Given exercise »
Write out each line in which the string "overall" is present.

═════ Data provided ═════

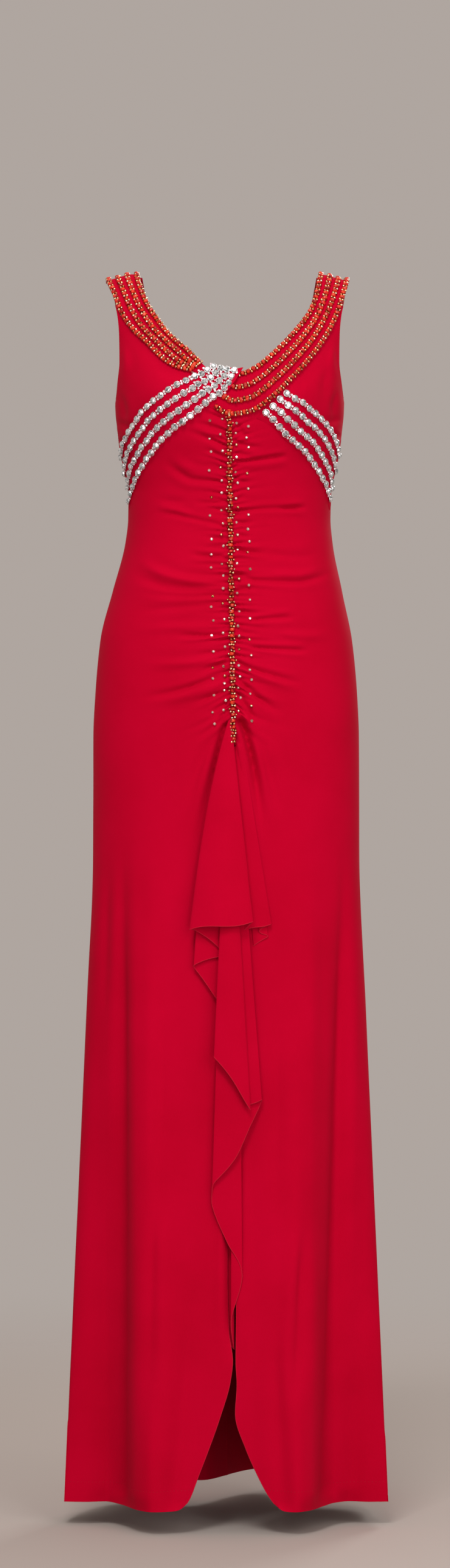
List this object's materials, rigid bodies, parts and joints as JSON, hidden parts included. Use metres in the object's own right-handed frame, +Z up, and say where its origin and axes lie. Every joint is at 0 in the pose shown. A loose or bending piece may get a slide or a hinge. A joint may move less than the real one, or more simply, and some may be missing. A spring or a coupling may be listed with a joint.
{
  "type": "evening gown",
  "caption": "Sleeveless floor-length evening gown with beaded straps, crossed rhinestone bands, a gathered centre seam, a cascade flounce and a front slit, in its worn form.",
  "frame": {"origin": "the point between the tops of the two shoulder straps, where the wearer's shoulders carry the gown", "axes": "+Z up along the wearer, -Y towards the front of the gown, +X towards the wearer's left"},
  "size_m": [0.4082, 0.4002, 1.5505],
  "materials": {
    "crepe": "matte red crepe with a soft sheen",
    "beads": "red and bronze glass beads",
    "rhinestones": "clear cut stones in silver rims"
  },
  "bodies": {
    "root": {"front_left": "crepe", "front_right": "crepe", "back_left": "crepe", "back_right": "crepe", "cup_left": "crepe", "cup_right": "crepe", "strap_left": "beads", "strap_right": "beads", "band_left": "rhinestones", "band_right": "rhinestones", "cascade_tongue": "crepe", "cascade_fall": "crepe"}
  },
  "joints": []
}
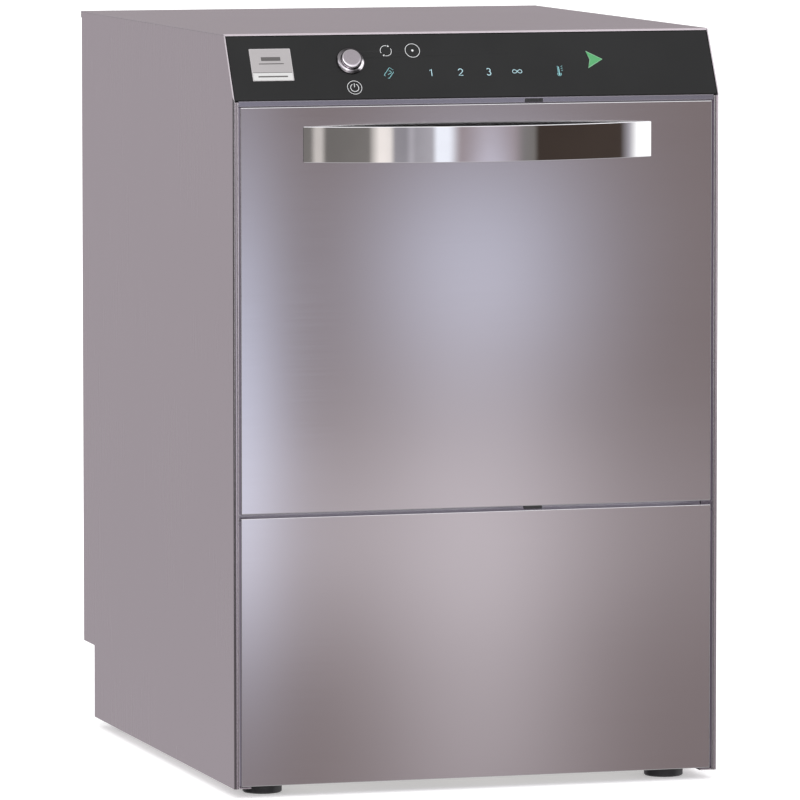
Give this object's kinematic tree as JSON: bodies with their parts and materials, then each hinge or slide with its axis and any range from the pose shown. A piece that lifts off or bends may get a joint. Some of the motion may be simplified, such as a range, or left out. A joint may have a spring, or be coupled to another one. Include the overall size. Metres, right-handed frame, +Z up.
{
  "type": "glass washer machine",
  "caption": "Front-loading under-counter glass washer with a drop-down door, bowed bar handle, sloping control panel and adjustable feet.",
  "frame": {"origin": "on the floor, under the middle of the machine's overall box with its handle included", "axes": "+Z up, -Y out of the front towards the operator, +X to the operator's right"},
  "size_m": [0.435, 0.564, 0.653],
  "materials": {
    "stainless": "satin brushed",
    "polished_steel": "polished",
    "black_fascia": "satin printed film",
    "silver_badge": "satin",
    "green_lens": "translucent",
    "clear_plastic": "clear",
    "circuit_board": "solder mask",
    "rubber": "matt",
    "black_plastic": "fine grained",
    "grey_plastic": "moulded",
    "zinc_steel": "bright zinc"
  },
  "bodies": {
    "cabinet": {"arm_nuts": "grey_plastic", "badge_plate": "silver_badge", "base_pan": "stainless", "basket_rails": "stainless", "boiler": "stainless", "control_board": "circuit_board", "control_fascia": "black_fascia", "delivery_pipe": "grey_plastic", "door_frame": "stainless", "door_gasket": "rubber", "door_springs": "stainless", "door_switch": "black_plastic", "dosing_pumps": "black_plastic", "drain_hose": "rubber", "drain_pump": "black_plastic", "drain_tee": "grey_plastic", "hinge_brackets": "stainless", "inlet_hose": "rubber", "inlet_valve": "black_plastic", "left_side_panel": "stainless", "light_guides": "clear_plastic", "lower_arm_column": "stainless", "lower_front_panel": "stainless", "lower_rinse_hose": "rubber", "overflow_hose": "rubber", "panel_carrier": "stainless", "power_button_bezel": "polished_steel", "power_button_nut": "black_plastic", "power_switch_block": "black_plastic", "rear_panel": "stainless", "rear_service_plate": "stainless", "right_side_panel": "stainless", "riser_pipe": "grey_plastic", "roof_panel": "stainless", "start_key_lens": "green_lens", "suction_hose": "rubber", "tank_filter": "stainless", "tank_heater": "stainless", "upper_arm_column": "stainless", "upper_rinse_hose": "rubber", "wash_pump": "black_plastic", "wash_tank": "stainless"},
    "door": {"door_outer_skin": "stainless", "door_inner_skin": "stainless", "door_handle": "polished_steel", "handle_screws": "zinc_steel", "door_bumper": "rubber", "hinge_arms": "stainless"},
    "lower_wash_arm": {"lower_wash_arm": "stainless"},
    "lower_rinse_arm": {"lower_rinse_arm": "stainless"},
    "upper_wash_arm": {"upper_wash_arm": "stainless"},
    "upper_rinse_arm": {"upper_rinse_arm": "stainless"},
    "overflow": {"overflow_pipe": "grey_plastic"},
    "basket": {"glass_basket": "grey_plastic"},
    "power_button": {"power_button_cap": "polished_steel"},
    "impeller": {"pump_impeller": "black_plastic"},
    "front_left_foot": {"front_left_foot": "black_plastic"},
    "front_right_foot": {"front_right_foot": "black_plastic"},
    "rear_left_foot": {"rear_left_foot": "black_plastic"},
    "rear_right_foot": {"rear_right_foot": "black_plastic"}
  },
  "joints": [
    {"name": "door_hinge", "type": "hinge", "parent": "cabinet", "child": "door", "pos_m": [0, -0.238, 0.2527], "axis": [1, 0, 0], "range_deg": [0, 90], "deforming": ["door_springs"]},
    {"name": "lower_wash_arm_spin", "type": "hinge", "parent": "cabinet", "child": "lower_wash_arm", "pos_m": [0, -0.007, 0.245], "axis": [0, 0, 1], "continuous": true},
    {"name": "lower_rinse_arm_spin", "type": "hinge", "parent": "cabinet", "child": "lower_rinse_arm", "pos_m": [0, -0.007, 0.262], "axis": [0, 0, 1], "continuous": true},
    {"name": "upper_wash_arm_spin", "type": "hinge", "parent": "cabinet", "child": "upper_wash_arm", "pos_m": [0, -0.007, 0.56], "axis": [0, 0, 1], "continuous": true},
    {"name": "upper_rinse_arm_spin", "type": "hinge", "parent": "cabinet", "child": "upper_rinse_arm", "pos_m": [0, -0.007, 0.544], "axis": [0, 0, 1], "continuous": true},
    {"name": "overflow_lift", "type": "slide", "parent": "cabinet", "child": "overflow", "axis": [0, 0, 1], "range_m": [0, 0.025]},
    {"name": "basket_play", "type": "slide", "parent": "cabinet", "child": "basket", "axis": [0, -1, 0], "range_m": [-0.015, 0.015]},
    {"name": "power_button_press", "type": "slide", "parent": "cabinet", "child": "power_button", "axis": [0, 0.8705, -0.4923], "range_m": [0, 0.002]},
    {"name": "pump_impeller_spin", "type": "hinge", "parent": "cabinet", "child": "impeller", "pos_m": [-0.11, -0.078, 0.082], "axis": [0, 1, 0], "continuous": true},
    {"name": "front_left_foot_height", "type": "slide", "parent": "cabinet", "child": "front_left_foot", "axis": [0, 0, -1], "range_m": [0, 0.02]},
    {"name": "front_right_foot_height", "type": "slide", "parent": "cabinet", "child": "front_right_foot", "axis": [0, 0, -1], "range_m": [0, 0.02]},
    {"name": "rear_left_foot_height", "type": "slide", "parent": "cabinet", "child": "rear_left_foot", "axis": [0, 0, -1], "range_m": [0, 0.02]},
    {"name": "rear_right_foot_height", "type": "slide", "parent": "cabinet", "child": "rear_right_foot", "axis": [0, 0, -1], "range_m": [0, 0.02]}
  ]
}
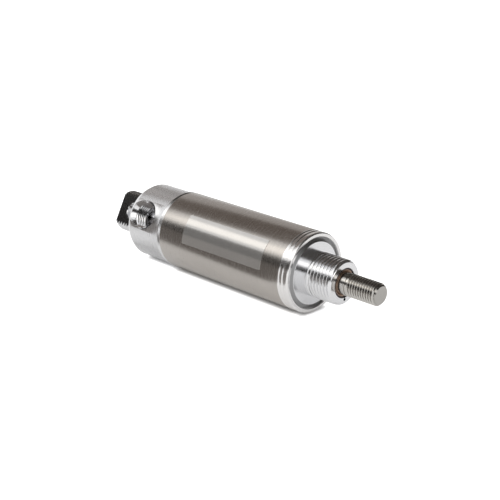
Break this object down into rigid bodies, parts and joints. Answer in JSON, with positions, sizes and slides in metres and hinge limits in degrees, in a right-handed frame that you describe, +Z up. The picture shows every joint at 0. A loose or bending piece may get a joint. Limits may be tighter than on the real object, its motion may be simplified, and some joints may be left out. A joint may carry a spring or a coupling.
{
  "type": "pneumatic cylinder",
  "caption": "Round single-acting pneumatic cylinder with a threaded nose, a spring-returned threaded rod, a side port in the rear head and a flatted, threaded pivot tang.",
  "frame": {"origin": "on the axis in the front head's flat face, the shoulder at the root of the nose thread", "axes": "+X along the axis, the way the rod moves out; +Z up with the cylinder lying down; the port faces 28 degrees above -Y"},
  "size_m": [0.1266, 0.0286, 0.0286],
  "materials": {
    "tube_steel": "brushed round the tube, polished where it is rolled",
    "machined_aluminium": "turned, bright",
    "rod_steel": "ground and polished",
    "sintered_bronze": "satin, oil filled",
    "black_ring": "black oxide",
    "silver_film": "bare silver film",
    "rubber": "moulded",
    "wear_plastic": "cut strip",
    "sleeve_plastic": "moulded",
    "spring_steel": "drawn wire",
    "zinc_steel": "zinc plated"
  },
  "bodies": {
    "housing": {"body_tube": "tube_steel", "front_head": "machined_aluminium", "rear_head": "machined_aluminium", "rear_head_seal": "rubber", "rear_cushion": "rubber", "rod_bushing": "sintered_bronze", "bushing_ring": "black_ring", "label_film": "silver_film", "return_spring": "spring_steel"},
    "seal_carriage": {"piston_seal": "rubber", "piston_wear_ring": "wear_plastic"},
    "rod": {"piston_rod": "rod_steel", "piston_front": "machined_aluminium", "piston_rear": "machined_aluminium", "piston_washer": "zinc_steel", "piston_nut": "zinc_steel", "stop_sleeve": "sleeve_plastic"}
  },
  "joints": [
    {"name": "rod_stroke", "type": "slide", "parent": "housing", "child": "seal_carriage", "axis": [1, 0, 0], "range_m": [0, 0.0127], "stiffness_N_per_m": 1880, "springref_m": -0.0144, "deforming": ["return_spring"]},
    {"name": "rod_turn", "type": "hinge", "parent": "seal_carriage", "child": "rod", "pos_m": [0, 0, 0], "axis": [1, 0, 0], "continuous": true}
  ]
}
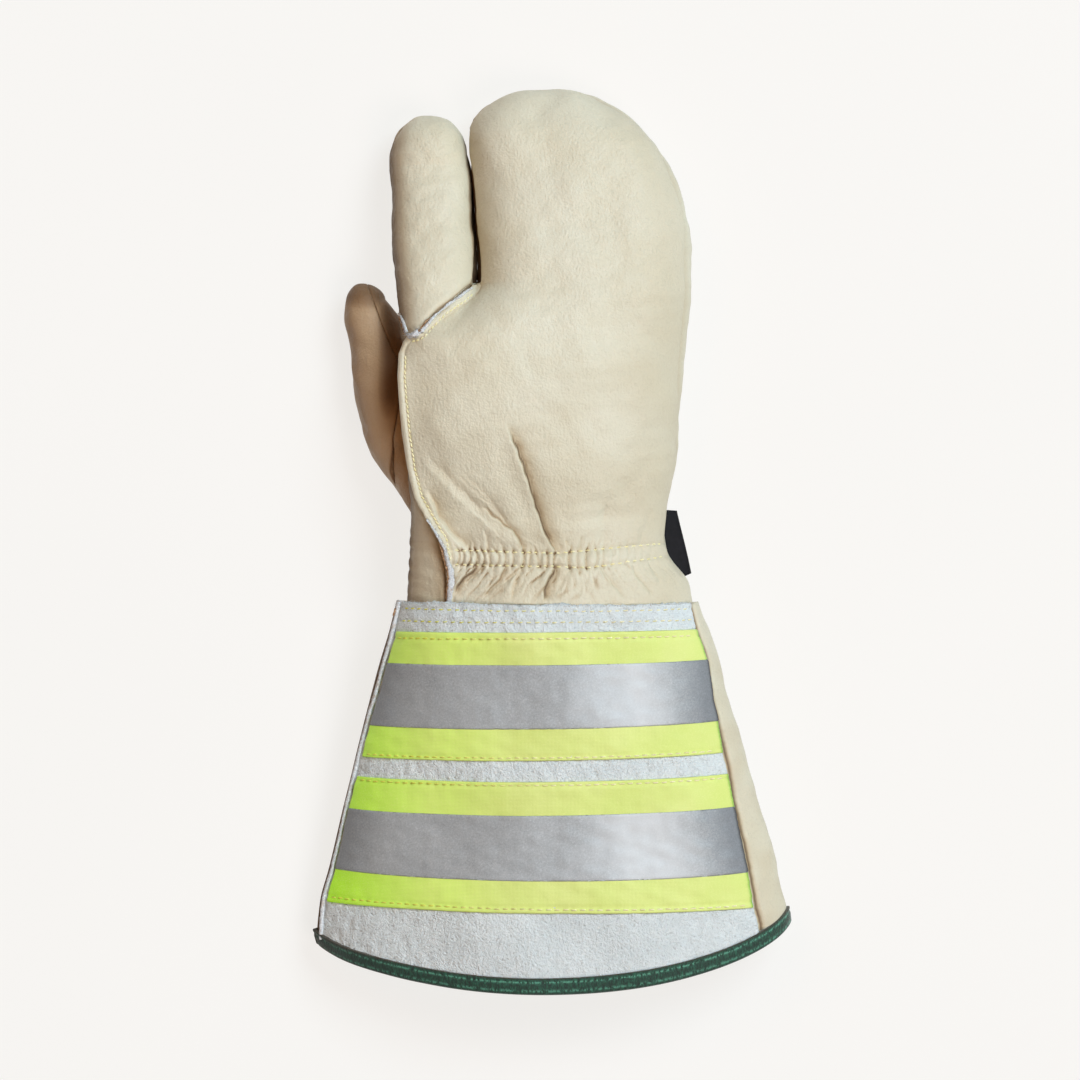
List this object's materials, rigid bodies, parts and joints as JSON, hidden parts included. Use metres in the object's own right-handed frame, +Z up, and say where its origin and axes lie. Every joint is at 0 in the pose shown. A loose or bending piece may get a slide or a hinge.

═════

Output for this exercise »
Give this object's kinematic tree as JSON: bodies with their parts and materials, then each hinge or slide with its axis and any range from the pose shown. A piece that lifts off or bends may get a joint. Some of the motion may be simplified, such as a range, or left out. A joint may have a spring, or be coupled to another one. Include the overall size. Metres, right-handed frame, +Z up.
  "frame": {"origin": "on the floor, under the middle of the machine's overall box with its handle included", "axes": "+Z up, -Y out of the front towards the operator, +X to the operator's right"},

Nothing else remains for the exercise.